— START Materials provided —

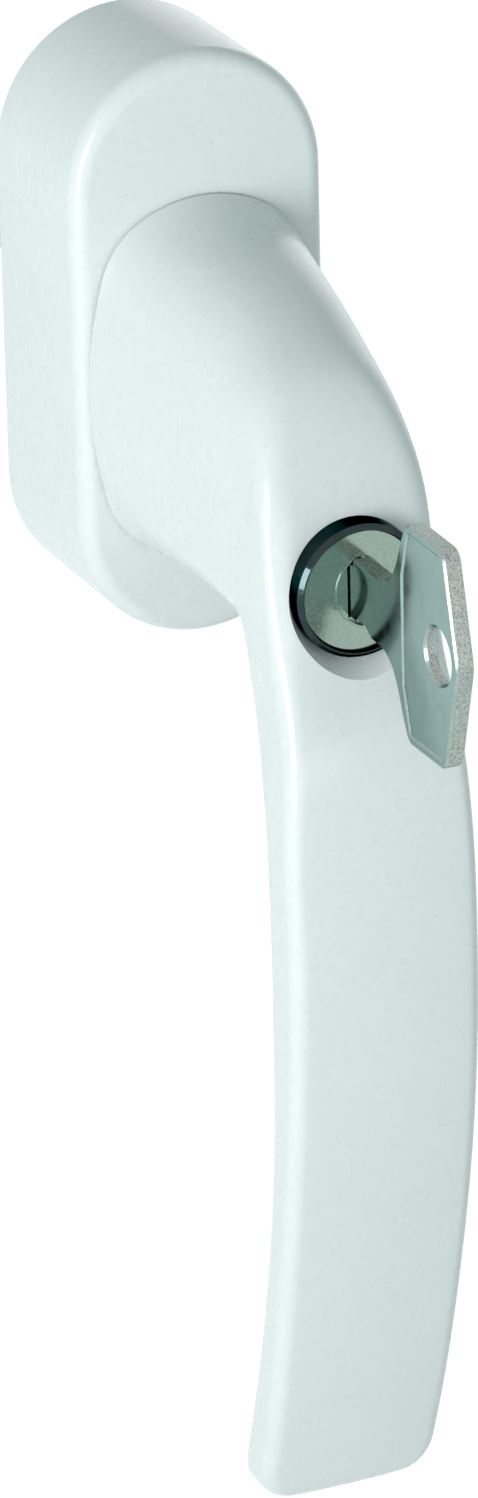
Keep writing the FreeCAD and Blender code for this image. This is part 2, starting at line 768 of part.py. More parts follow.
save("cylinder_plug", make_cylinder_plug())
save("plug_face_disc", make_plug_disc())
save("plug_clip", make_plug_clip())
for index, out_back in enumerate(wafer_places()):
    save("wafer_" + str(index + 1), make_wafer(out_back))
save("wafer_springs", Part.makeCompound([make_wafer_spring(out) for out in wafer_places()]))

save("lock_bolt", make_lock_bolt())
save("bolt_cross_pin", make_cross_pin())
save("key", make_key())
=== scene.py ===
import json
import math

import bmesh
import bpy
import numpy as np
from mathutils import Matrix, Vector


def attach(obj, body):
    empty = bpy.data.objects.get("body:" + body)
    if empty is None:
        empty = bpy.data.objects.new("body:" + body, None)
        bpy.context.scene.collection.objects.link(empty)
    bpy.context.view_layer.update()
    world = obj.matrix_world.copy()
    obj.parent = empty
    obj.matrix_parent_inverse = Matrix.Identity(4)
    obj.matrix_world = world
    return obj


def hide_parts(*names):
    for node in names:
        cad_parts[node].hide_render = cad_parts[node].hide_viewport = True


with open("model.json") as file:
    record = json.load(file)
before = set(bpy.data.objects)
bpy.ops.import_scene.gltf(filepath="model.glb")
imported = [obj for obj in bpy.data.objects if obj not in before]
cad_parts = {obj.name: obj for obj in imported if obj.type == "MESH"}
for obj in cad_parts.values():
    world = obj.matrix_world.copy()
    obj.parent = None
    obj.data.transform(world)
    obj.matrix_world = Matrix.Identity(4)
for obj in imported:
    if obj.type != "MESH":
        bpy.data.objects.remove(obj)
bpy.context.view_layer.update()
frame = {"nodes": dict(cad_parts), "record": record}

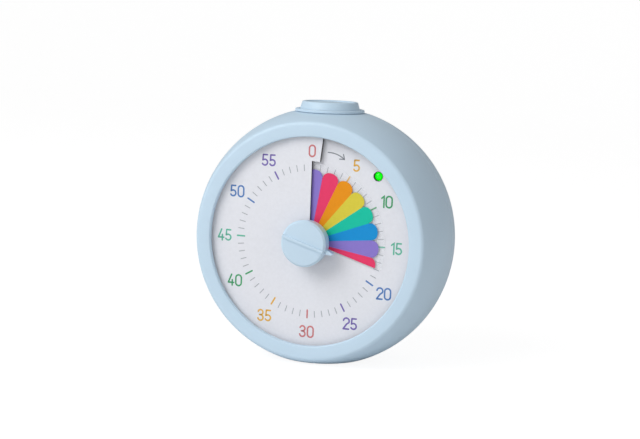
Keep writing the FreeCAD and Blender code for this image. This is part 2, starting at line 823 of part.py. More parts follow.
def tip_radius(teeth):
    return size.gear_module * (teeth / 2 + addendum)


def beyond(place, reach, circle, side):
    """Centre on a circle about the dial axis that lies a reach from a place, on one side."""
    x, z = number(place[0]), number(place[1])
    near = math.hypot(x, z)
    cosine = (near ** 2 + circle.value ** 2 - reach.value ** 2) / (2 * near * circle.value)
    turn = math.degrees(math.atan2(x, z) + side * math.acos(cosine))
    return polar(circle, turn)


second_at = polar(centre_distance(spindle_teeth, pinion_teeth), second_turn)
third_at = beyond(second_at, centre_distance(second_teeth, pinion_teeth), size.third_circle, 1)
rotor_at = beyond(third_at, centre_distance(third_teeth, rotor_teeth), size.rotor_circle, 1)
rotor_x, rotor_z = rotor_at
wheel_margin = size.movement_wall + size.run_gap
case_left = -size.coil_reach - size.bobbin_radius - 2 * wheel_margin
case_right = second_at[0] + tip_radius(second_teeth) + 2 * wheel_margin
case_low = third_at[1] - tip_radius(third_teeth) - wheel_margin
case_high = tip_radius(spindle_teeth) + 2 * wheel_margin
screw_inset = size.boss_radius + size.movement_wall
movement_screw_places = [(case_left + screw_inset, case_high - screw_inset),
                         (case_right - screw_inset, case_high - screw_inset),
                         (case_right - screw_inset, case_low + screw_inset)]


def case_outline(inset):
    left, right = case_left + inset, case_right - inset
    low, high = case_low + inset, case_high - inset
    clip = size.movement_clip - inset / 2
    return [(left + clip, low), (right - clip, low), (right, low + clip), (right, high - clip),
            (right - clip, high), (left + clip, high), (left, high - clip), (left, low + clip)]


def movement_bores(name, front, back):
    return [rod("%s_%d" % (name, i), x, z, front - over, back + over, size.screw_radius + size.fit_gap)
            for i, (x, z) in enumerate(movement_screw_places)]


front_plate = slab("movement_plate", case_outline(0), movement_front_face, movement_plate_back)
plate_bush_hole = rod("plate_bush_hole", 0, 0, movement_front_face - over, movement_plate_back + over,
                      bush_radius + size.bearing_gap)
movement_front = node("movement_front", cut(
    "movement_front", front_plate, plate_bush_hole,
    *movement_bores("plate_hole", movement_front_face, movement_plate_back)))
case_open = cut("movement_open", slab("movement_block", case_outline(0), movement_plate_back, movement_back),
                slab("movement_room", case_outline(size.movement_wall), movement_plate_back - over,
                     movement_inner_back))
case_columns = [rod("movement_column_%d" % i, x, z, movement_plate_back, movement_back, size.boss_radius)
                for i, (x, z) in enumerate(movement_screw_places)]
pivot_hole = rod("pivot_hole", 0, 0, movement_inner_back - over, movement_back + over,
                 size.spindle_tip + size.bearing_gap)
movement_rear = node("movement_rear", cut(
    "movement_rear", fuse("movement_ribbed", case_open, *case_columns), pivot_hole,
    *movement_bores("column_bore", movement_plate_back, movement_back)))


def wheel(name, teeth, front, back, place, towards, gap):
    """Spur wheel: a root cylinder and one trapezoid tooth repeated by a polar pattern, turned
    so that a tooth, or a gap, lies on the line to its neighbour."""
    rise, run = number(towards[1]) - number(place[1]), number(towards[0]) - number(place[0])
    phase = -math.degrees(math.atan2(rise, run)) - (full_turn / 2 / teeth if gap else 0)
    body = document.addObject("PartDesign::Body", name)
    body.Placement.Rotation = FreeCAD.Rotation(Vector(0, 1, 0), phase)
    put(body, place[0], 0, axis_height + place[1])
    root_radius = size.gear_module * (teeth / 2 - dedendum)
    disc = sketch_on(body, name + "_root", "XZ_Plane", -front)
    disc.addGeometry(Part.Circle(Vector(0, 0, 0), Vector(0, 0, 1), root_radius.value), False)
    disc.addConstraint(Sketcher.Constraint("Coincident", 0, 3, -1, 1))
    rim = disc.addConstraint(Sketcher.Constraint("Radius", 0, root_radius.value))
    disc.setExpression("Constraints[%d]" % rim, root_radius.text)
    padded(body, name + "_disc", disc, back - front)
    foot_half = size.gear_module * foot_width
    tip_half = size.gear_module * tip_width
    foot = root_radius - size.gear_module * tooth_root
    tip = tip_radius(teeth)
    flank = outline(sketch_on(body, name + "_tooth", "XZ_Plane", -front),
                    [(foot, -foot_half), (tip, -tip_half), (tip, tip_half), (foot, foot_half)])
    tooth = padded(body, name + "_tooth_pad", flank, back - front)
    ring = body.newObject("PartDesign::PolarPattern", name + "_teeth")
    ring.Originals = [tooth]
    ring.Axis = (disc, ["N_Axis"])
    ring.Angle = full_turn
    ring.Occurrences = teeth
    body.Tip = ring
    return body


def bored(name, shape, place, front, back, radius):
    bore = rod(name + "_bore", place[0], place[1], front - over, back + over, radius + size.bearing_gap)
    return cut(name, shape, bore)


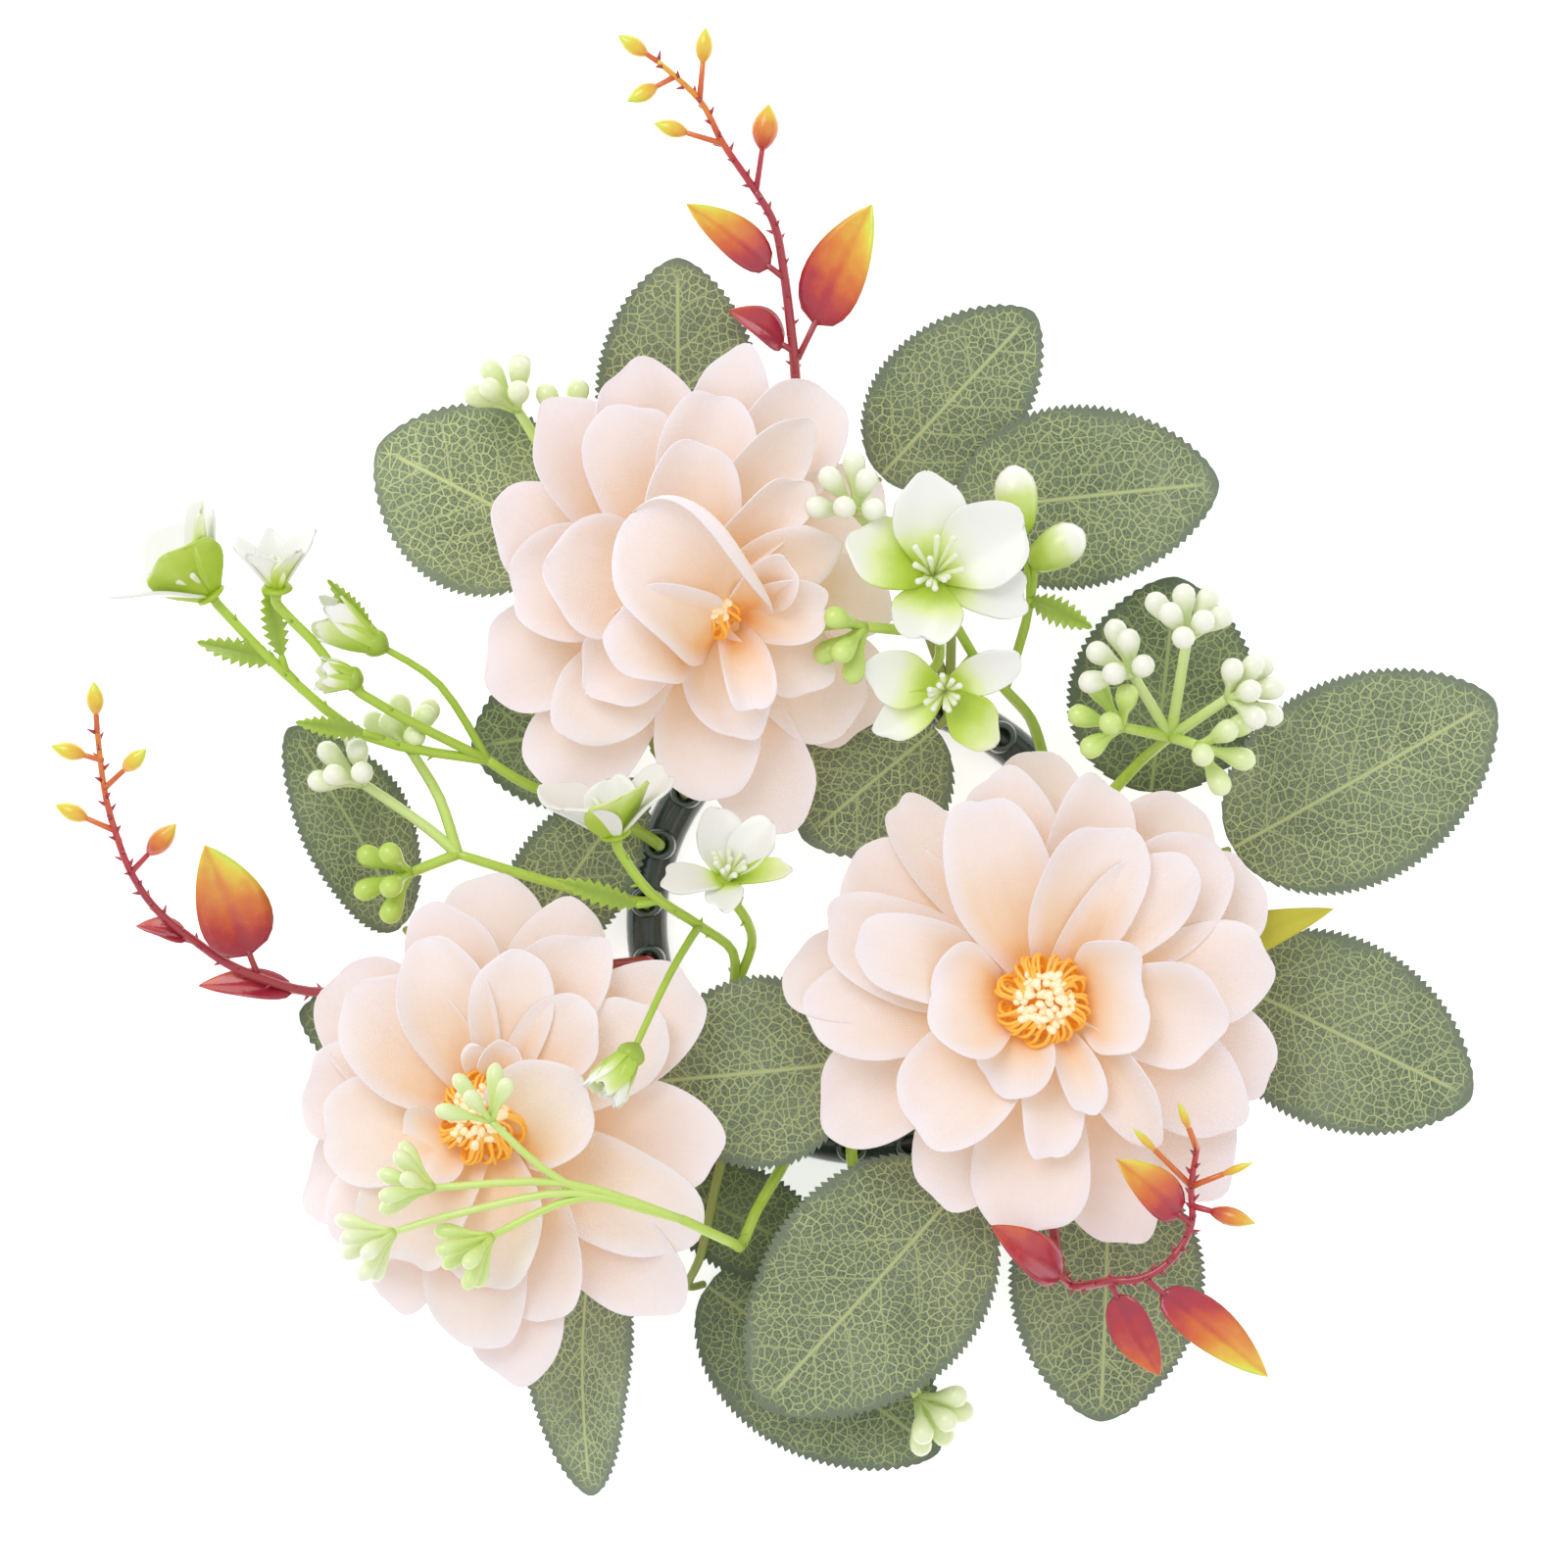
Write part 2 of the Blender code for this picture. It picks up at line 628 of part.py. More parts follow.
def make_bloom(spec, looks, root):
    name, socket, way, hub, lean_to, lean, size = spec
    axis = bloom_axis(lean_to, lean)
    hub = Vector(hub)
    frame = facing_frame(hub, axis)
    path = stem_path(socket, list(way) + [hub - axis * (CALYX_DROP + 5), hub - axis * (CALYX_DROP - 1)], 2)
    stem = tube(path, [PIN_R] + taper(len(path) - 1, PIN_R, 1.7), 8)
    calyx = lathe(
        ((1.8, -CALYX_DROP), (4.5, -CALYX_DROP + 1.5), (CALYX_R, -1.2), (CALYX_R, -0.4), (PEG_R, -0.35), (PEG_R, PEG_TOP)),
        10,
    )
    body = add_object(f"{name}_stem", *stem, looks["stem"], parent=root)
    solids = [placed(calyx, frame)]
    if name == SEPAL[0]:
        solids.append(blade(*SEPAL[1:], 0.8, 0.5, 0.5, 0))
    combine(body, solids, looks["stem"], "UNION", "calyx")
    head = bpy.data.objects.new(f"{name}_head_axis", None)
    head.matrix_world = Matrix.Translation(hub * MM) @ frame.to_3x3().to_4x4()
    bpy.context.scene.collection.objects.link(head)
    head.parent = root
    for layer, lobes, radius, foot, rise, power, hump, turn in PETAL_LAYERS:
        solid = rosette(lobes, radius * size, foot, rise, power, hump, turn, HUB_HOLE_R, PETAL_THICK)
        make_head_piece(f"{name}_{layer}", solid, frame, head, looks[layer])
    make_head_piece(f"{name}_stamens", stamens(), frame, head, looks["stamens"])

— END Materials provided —

Exercise »
Exactly and exclusively, reproduce the lines that start at the line containing "obj.parent = None" and end at the line containing "return polar(circle, turn)", inclusive of both.

Finished task »
    obj.parent = None
    obj.data.transform(world)
    obj.matrix_world = Matrix.Identity(4)
for obj in imported:
    if obj.type != "MESH":
        bpy.data.objects.remove(obj)
bpy.context.view_layer.update()
frame = {"nodes": dict(cad_parts), "record": record}

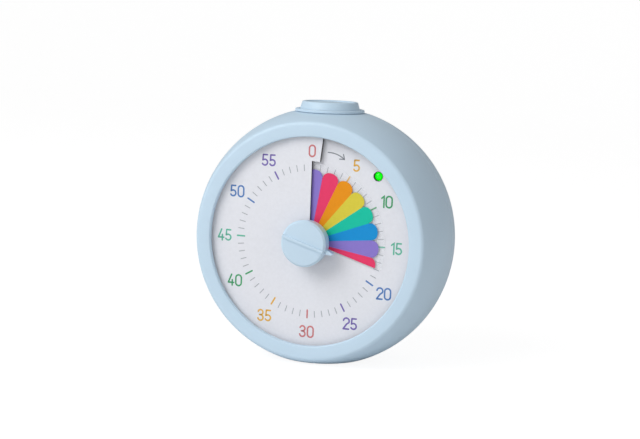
Keep writing the FreeCAD and Blender code for this image. This is part 2, starting at line 823 of part.py. More parts follow.
def tip_radius(teeth):
    return size.gear_module * (teeth / 2 + addendum)


def beyond(place, reach, circle, side):
    """Centre on a circle about the dial axis that lies a reach from a place, on one side."""
    x, z = number(place[0]), number(place[1])
    near = math.hypot(x, z)
    cosine = (near ** 2 + circle.value ** 2 - reach.value ** 2) / (2 * near * circle.value)
    turn = math.degrees(math.atan2(x, z) + side * math.acos(cosine))
    return polar(circle, turn)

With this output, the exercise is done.